▼

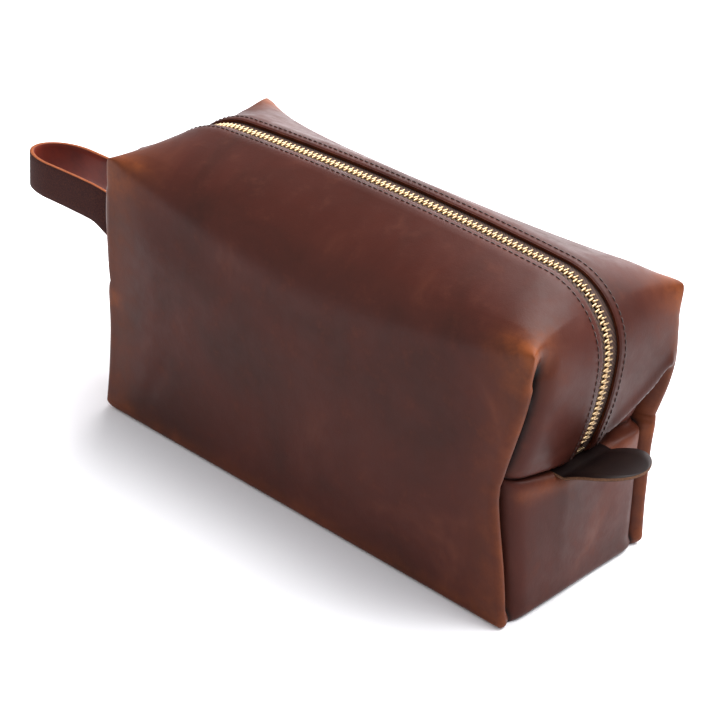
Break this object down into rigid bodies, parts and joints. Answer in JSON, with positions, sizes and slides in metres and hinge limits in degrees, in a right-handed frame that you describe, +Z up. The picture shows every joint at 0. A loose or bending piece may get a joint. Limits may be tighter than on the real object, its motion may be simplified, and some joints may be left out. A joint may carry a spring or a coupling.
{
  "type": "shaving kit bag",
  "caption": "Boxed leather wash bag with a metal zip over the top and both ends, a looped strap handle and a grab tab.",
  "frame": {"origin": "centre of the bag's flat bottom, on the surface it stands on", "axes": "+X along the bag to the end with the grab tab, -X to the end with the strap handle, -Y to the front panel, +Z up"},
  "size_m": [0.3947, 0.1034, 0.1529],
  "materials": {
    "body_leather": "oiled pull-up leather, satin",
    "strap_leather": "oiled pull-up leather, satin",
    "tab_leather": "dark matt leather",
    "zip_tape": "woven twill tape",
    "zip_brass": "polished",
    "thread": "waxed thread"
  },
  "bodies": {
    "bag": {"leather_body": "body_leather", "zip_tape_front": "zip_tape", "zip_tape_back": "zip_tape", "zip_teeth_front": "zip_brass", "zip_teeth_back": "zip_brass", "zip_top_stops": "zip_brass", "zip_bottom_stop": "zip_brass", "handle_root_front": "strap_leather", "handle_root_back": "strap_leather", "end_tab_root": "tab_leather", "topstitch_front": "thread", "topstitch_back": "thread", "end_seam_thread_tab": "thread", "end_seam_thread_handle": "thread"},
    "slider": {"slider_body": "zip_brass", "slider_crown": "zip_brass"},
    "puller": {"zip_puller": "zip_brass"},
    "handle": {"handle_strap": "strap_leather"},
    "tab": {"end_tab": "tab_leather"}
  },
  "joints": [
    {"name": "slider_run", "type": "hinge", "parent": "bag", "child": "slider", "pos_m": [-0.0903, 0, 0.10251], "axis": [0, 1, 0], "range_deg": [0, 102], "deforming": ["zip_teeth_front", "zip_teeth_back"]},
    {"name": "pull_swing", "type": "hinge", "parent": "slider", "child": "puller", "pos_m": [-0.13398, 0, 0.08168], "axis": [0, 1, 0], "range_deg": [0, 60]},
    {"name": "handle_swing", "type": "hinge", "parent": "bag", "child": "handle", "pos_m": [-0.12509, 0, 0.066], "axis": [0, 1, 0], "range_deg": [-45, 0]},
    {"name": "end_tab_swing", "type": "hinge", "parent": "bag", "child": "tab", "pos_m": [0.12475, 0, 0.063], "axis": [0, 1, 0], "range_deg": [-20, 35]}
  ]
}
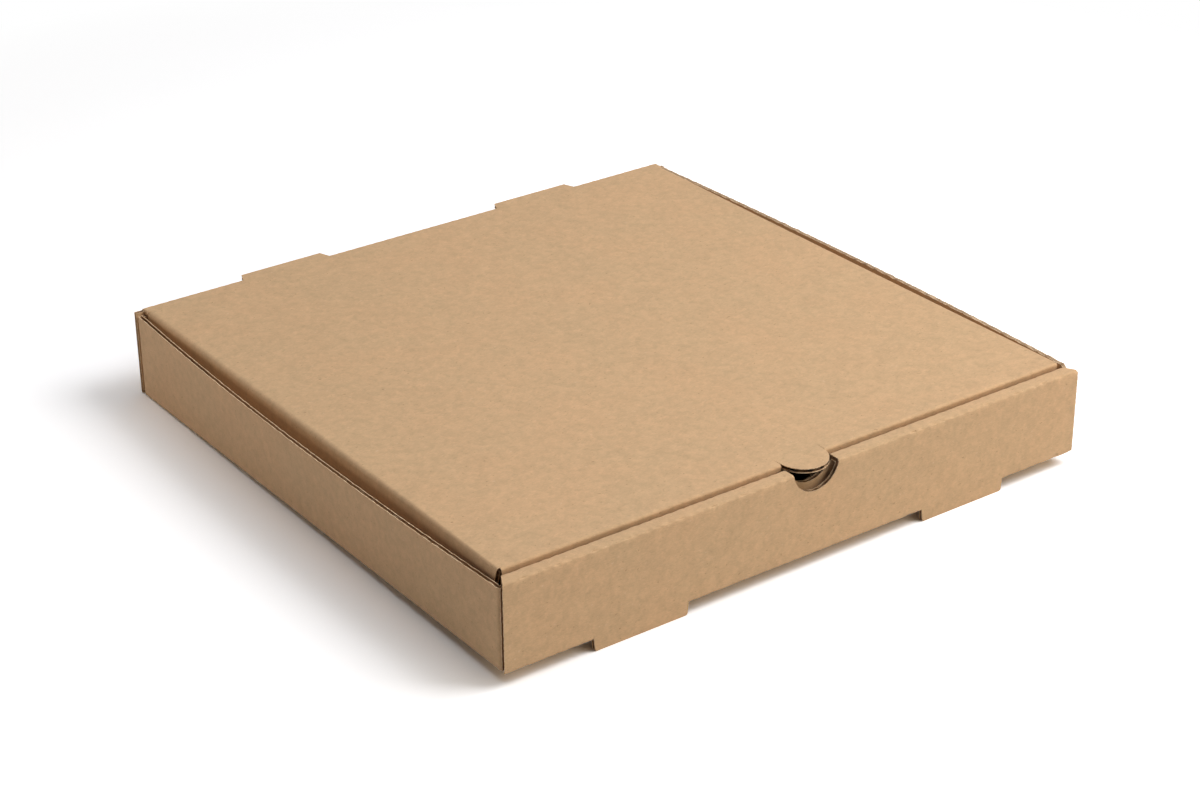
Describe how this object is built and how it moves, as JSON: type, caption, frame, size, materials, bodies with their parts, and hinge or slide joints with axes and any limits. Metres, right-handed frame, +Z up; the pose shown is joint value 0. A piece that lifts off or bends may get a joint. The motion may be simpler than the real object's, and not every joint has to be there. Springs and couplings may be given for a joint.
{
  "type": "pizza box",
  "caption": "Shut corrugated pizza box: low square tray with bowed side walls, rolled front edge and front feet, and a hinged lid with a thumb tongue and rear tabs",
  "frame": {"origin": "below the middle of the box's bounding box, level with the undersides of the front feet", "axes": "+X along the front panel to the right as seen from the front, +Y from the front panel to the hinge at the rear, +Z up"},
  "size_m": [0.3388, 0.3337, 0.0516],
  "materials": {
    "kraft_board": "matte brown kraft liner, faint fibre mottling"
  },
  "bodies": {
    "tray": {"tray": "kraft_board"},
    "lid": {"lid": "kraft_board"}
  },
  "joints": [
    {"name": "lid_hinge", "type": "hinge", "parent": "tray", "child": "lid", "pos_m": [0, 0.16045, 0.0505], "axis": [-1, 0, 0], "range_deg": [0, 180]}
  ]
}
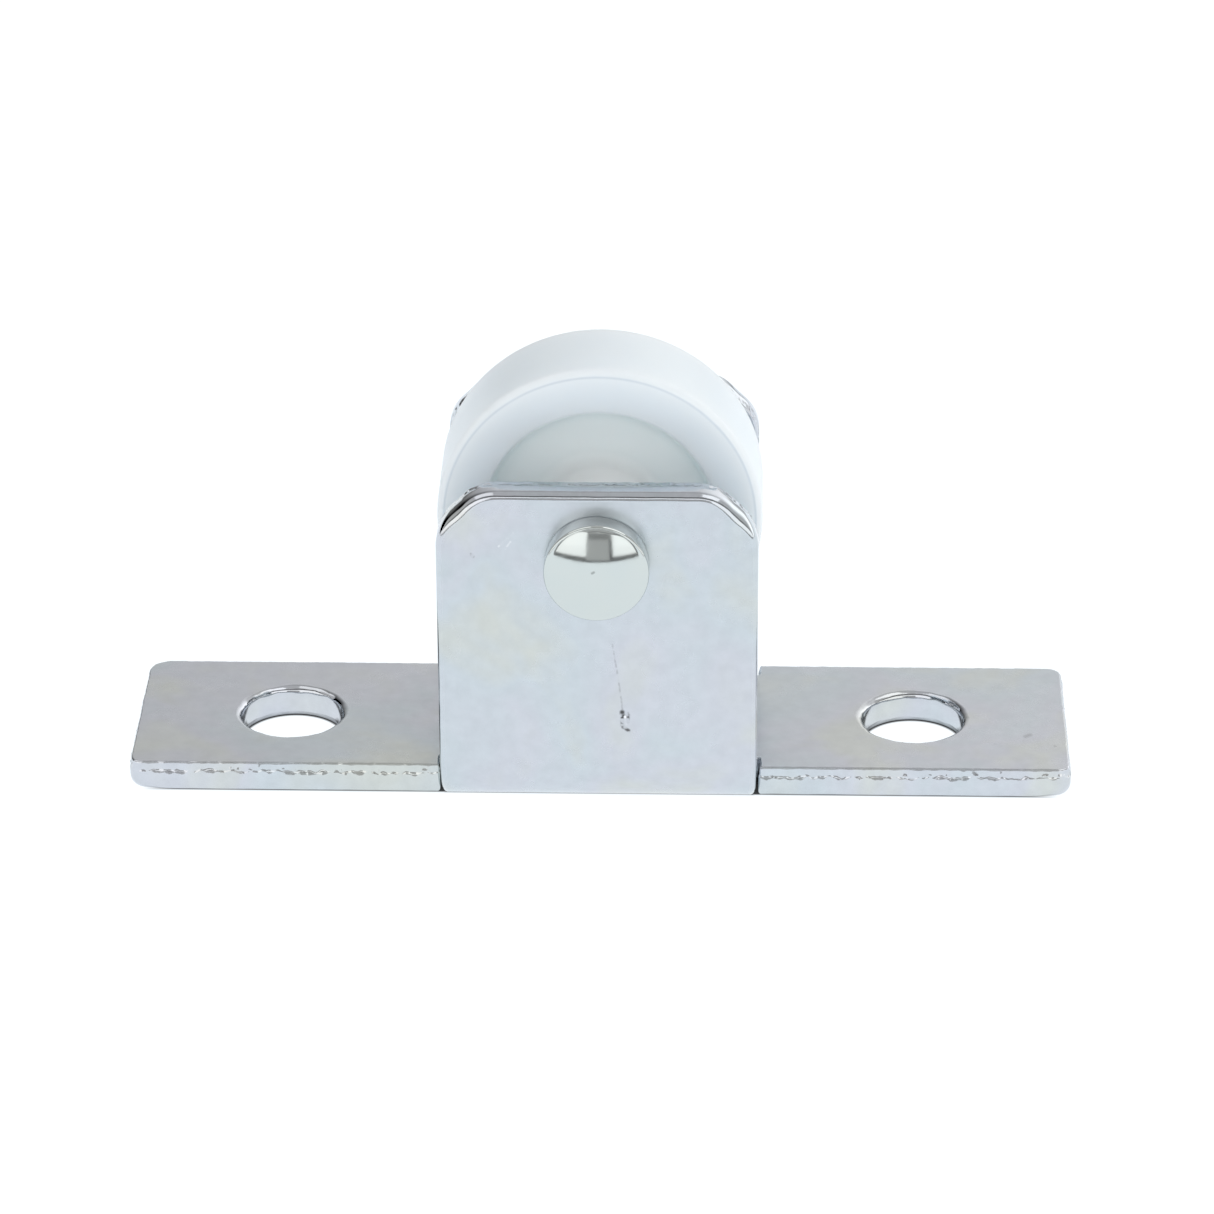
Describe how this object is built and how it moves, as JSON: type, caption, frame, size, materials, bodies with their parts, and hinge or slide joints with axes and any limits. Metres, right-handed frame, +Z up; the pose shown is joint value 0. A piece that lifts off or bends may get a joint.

▲

▶ **Instructions for the task**: Extract each record, keeping it identical to the original.

▶ **Answer for this exercise**:
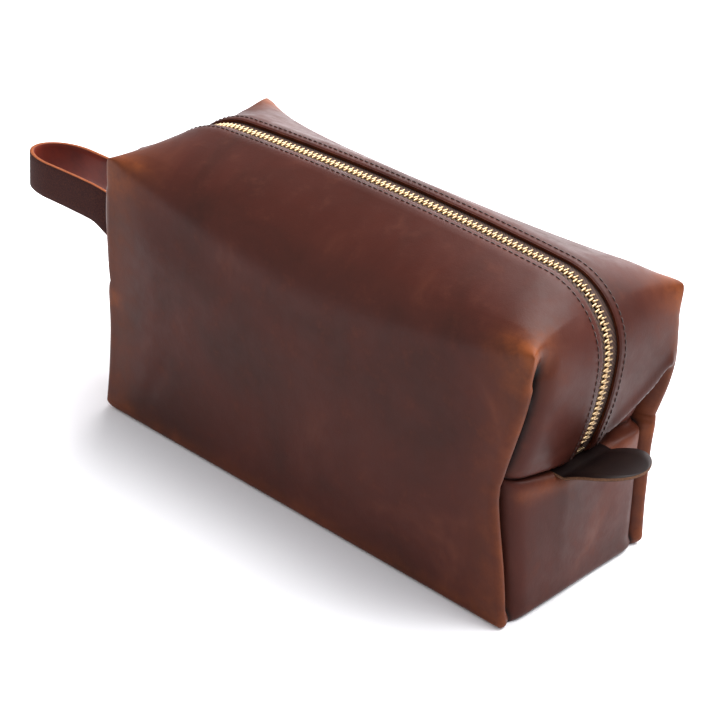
Break this object down into rigid bodies, parts and joints. Answer in JSON, with positions, sizes and slides in metres and hinge limits in degrees, in a right-handed frame that you describe, +Z up. The picture shows every joint at 0. A loose or bending piece may get a joint. Limits may be tighter than on the real object, its motion may be simplified, and some joints may be left out. A joint may carry a spring or a coupling.
{
  "type": "shaving kit bag",
  "caption": "Boxed leather wash bag with a metal zip over the top and both ends, a looped strap handle and a grab tab.",
  "frame": {"origin": "centre of the bag's flat bottom, on the surface it stands on", "axes": "+X along the bag to the end with the grab tab, -X to the end with the strap handle, -Y to the front panel, +Z up"},
  "size_m": [0.3947, 0.1034, 0.1529],
  "materials": {
    "body_leather": "oiled pull-up leather, satin",
    "strap_leather": "oiled pull-up leather, satin",
    "tab_leather": "dark matt leather",
    "zip_tape": "woven twill tape",
    "zip_brass": "polished",
    "thread": "waxed thread"
  },
  "bodies": {
    "bag": {"leather_body": "body_leather", "zip_tape_front": "zip_tape", "zip_tape_back": "zip_tape", "zip_teeth_front": "zip_brass", "zip_teeth_back": "zip_brass", "zip_top_stops": "zip_brass", "zip_bottom_stop": "zip_brass", "handle_root_front": "strap_leather", "handle_root_back": "strap_leather", "end_tab_root": "tab_leather", "topstitch_front": "thread", "topstitch_back": "thread", "end_seam_thread_tab": "thread", "end_seam_thread_handle": "thread"},
    "slider": {"slider_body": "zip_brass", "slider_crown": "zip_brass"},
    "puller": {"zip_puller": "zip_brass"},
    "handle": {"handle_strap": "strap_leather"},
    "tab": {"end_tab": "tab_leather"}
  },
  "joints": [
    {"name": "slider_run", "type": "hinge", "parent": "bag", "child": "slider", "pos_m": [-0.0903, 0, 0.10251], "axis": [0, 1, 0], "range_deg": [0, 102], "deforming": ["zip_teeth_front", "zip_teeth_back"]},
    {"name": "pull_swing", "type": "hinge", "parent": "slider", "child": "puller", "pos_m": [-0.13398, 0, 0.08168], "axis": [0, 1, 0], "range_deg": [0, 60]},
    {"name": "handle_swing", "type": "hinge", "parent": "bag", "child": "handle", "pos_m": [-0.12509, 0, 0.066], "axis": [0, 1, 0], "range_deg": [-45, 0]},
    {"name": "end_tab_swing", "type": "hinge", "parent": "bag", "child": "tab", "pos_m": [0.12475, 0, 0.063], "axis": [0, 1, 0], "range_deg": [-20, 35]}
  ]
}
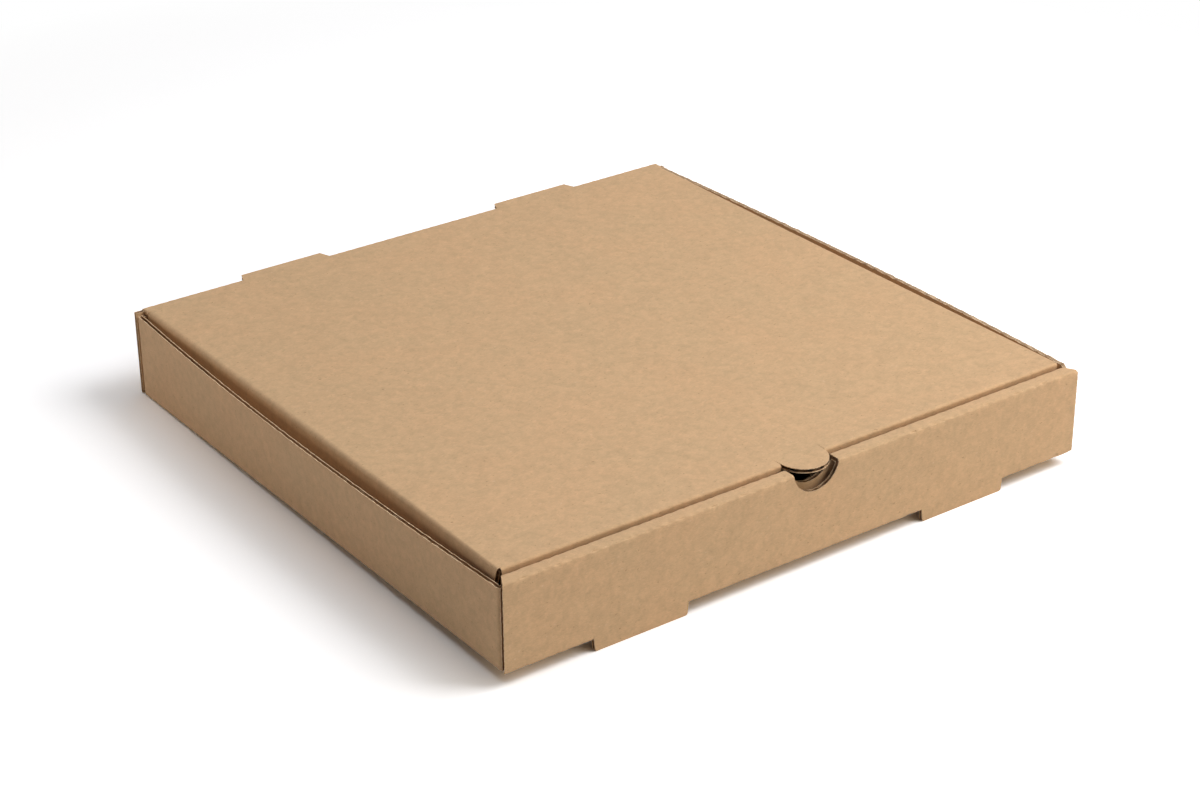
Describe how this object is built and how it moves, as JSON: type, caption, frame, size, materials, bodies with their parts, and hinge or slide joints with axes and any limits. Metres, right-handed frame, +Z up; the pose shown is joint value 0. A piece that lifts off or bends may get a joint. The motion may be simpler than the real object's, and not every joint has to be there. Springs and couplings may be given for a joint.
{
  "type": "pizza box",
  "caption": "Shut corrugated pizza box: low square tray with bowed side walls, rolled front edge and front feet, and a hinged lid with a thumb tongue and rear tabs",
  "frame": {"origin": "below the middle of the box's bounding box, level with the undersides of the front feet", "axes": "+X along the front panel to the right as seen from the front, +Y from the front panel to the hinge at the rear, +Z up"},
  "size_m": [0.3388, 0.3337, 0.0516],
  "materials": {
    "kraft_board": "matte brown kraft liner, faint fibre mottling"
  },
  "bodies": {
    "tray": {"tray": "kraft_board"},
    "lid": {"lid": "kraft_board"}
  },
  "joints": [
    {"name": "lid_hinge", "type": "hinge", "parent": "tray", "child": "lid", "pos_m": [0, 0.16045, 0.0505], "axis": [-1, 0, 0], "range_deg": [0, 180]}
  ]
}
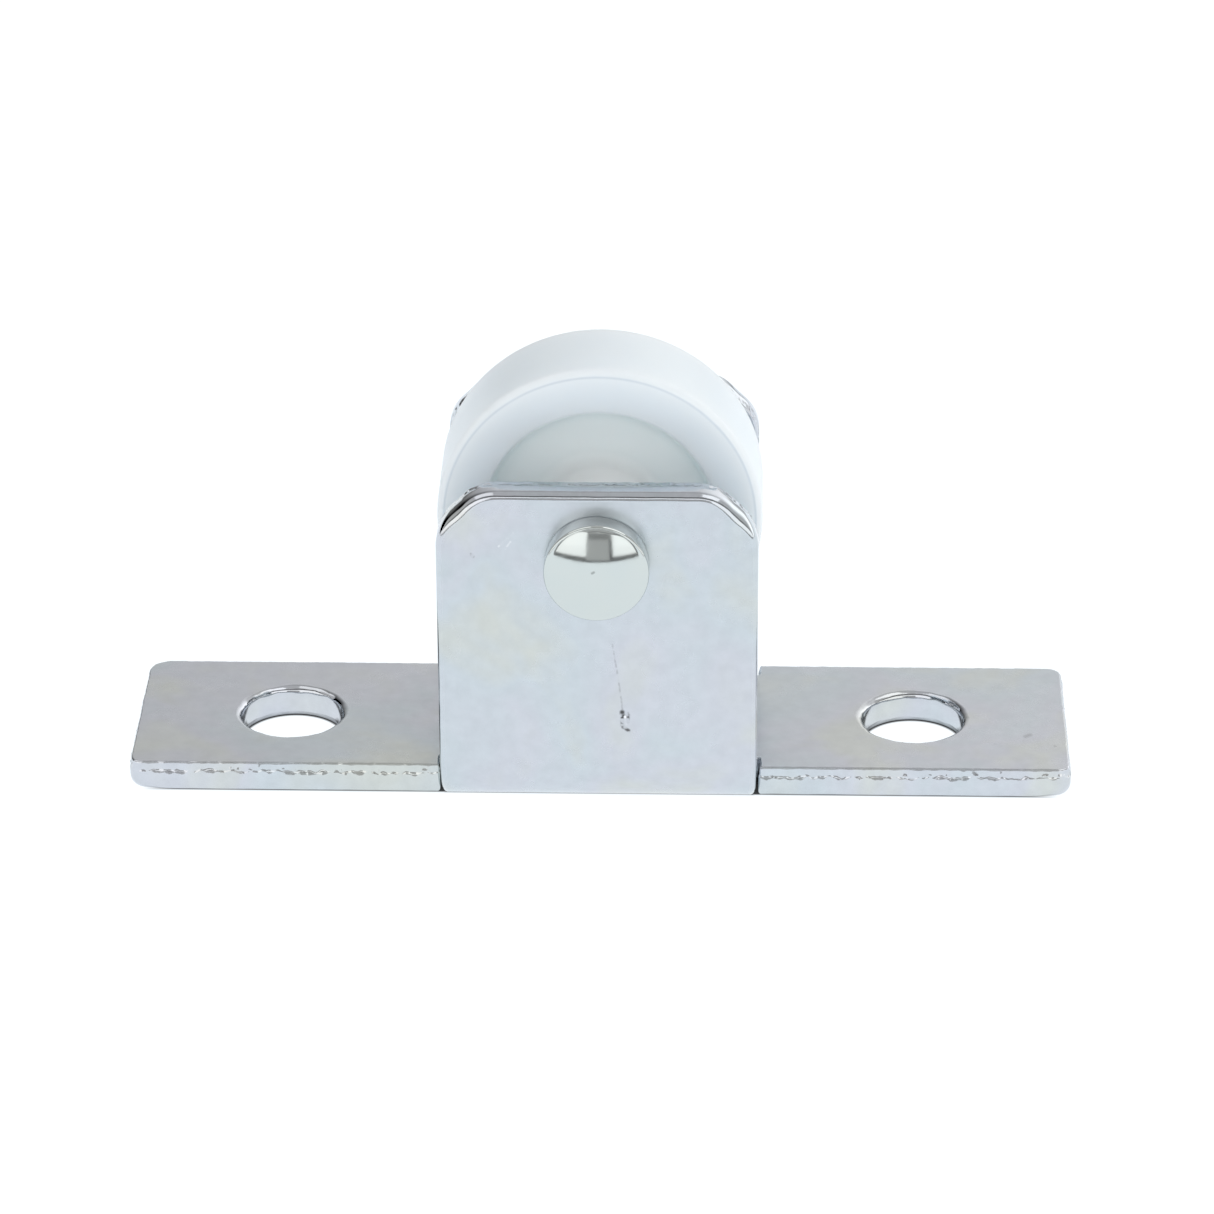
Describe how this object is built and how it moves, as JSON: type, caption, frame, size, materials, bodies with their parts, and hinge or slide joints with axes and any limits. Metres, right-handed frame, +Z up; the pose shown is joint value 0. A piece that lifts off or bends may get a joint.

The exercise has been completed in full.